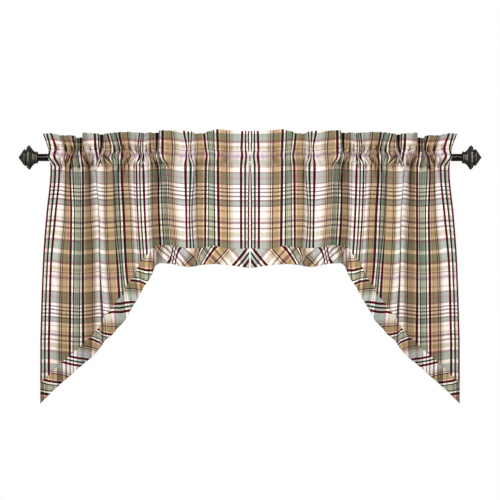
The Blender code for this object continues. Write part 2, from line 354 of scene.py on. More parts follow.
def smooth(knots: Array, values: Array, at: Array) -> Array:
    """Read a smooth curve through values at knots, which never overshoots.

    Args:
        knots: Places of the values, rising.
        values: A row for each knot, and one column or one for each reading.
        at: Places to read, or a single place.

    Returns:
        One value for each reading.
    """
    knots = np.asarray(knots, float)
    at = np.clip(np.atleast_1d(np.asarray(at, float)), knots[0], knots[-1])
    count = max(at.size, values.shape[1])
    at = np.broadcast_to(at, (count,))
    values = np.broadcast_to(values, (len(knots), count))
    secant = np.diff(values, axis=0) / np.diff(knots)[:, None]
    before, after = secant[:-1], secant[1:]
    same_way = before * after > 0
    total = np.where(same_way, before + after, 1.0)
    inner = np.where(same_way, 2 * before * after / total, 0.0)
    slope = np.vstack([secant[:1], inner, secant[-1:]])
    low = np.clip(np.searchsorted(knots, at, side="right") - 1, 0, len(knots) - 2)
    pick = np.arange(count)
    width = np.diff(knots)[low]
    t = (at - knots[low]) / width
    return (
        (1 + 2 * t) * (1 - t) ** 2 * values[low, pick]
        + t * (1 - t) ** 2 * width * slope[low, pick]
        + t * t * (3 - 2 * t) * values[low + 1, pick]
        + t * t * (t - 1) * width * slope[low + 1, pick]
    )


def bell(distance: Array, width: float) -> Array:
    """Bell curve of height 1 that falls off over a width."""
    return np.exp(-((distance / width) ** 2))


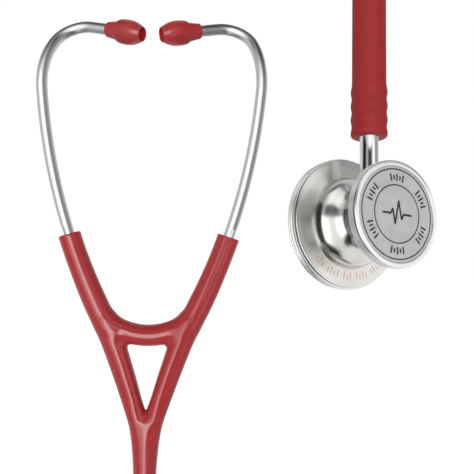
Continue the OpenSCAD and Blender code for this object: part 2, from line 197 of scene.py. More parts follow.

━━━━━━

■ Problem to solve: What do the records say? Quote them all exactly.

■ Written answer:
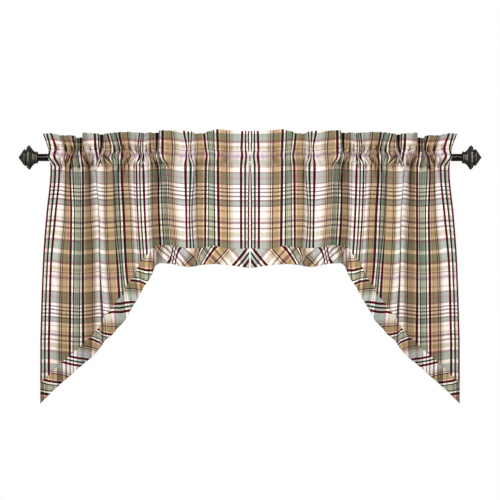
The Blender code for this object continues. Write part 2, from line 354 of scene.py on. More parts follow.
def smooth(knots: Array, values: Array, at: Array) -> Array:
    """Read a smooth curve through values at knots, which never overshoots.

    Args:
        knots: Places of the values, rising.
        values: A row for each knot, and one column or one for each reading.
        at: Places to read, or a single place.

    Returns:
        One value for each reading.
    """
    knots = np.asarray(knots, float)
    at = np.clip(np.atleast_1d(np.asarray(at, float)), knots[0], knots[-1])
    count = max(at.size, values.shape[1])
    at = np.broadcast_to(at, (count,))
    values = np.broadcast_to(values, (len(knots), count))
    secant = np.diff(values, axis=0) / np.diff(knots)[:, None]
    before, after = secant[:-1], secant[1:]
    same_way = before * after > 0
    total = np.where(same_way, before + after, 1.0)
    inner = np.where(same_way, 2 * before * after / total, 0.0)
    slope = np.vstack([secant[:1], inner, secant[-1:]])
    low = np.clip(np.searchsorted(knots, at, side="right") - 1, 0, len(knots) - 2)
    pick = np.arange(count)
    width = np.diff(knots)[low]
    t = (at - knots[low]) / width
    return (
        (1 + 2 * t) * (1 - t) ** 2 * values[low, pick]
        + t * (1 - t) ** 2 * width * slope[low, pick]
        + t * t * (3 - 2 * t) * values[low + 1, pick]
        + t * t * (t - 1) * width * slope[low + 1, pick]
    )


def bell(distance: Array, width: float) -> Array:
    """Bell curve of height 1 that falls off over a width."""
    return np.exp(-((distance / width) ** 2))


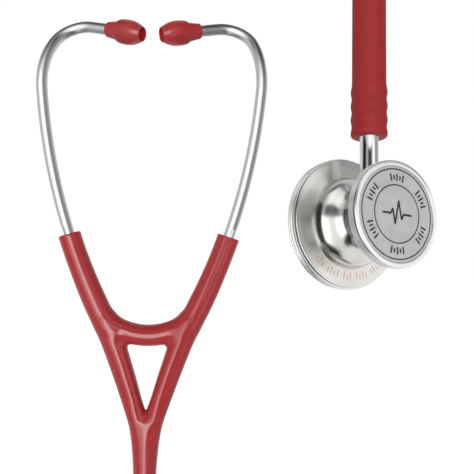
Continue the OpenSCAD and Blender code for this object: part 2, from line 197 of scene.py. More parts follow.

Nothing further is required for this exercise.